I imagine that neither of those suggestions will be acceptable. In view of that and in spite of the problems locally, which I recognise, in relation to administering housing benefit and income support, it seems that that is the only way in which to proceed unless the alternatives that I have put forward are accepted. If that is so, and the need is certainly there to be met in one way or another, I warmly support the Motion tabled by the noble Lord, Lord Addington.

5.27 p.m.

Baroness Williams of Crosby: My Lords, I too congratulate my noble friend Lord Addington for moving the Motion this evening. I should like also to congratulate the right reverend Prelate on what he said about it.

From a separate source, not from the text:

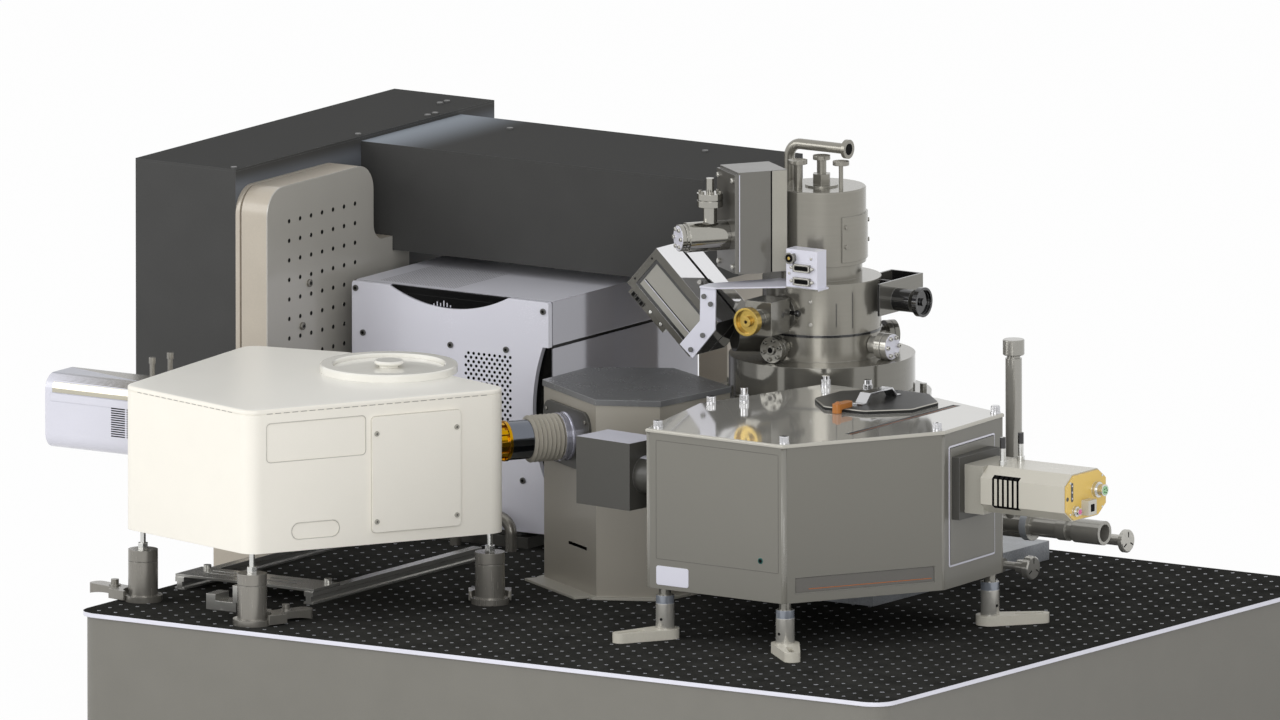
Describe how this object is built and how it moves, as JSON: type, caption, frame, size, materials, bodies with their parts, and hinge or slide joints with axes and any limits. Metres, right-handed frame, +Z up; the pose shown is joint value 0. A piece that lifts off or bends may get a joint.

We now have a Secretary of State for Education who seems prepared to listen to some of the problems which confront those of us who are interested in educational matters. Therefore, I hope that she will consider very carefully this debate, and that the Minister who is to respond will consider all those suggestions which are intended to be helpful and positive.

Following on from what the noble Lord, Lord Skidelsky, said, we are clearly moving towards a different philosophy of student support, whether for good or for evil. That new philosophy is to base student support on a mixture of loans and the ability to meet the costs of higher education from private sources and away from the concept of grants.

I suspect that that is the philosophy, and I believe that the 10 per cent. cuts which started in 1994 and which should conclude in 1997 will not conclude in that year. I believe that we shall see a steady decline in the grant system to the point at which there is no longer a grant of any kind for maintenance.

I merely wish to register that there are two great drawbacks which should be put on the record. The first is that that is a particularly harsh system for those whose earnings after graduation are low; primarily those who work in the public service. Some noble Lords will know that at present I am a professor at Harvard University. It is one of the great problems of American education that many former students in low-paid employment are unable to pay back the sums involved in their education—and many of them are engaged in some of the most socially necessary jobs which any society has to offer.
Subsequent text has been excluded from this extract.